In this weather it feels quite muted, the colours drawn back, but no-one is going to let a bit of cloud get in the way of wearing shorts and a vest. Marine Parade is bustling away, an assault course of straggling families, pushchairs and the elderly. The half mile up to South Beach Parade if a full on orchestra of accents, the Bank Holidays bring in the holiday-makers, pavements littered with dropped /r/s and /h/s; Cockney, Mockney, Estuary and Essex. There’s Midlands; Brum and the Black Country searching out the Fittles, a scattering of Leicester and even a few Derby ducks. Behind it all the locals still hev the loudest murmur, still here weaving through the crowd. We stop, stand still on the edge of the stream, get some coffee, buy fresh doughnuts, crisp sugared softness, hot as hell, eat them heading South.
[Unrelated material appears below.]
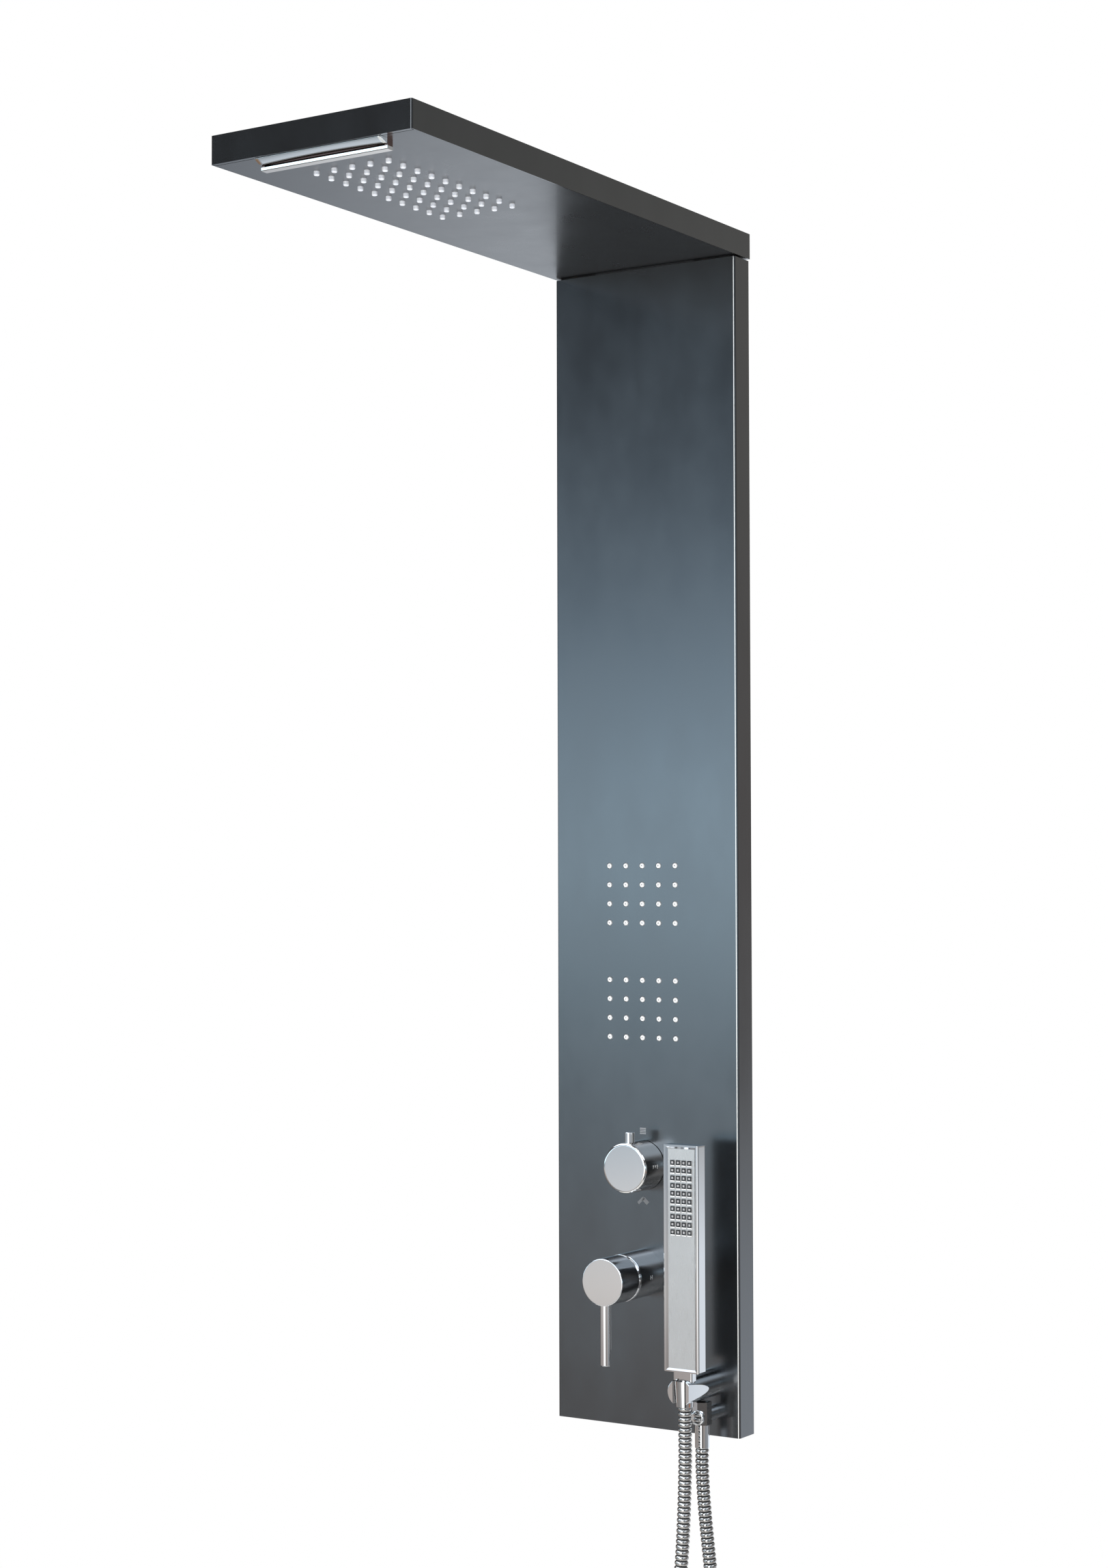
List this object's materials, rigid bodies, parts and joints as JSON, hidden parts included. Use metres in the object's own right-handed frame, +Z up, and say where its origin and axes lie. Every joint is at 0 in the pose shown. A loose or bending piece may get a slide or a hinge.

The people thin out past the noise and colour of the amusements. There’s just rows of cars parked against the dunes, drinks cans rolling in the wind. The Pleasure Beach loses its grip in the scrubs and marrams of the Denes, petering out to light industrial towards the port. Here the sand is winning, ridged up by tide and wind slapping against cheap brick and preformed concrete, the cheap charm dissipating into something different, the stunted tower of the power plant, listless side roads with salt busted brick and relentless factory facades grown up on the shifting spine of land between the river and the sea.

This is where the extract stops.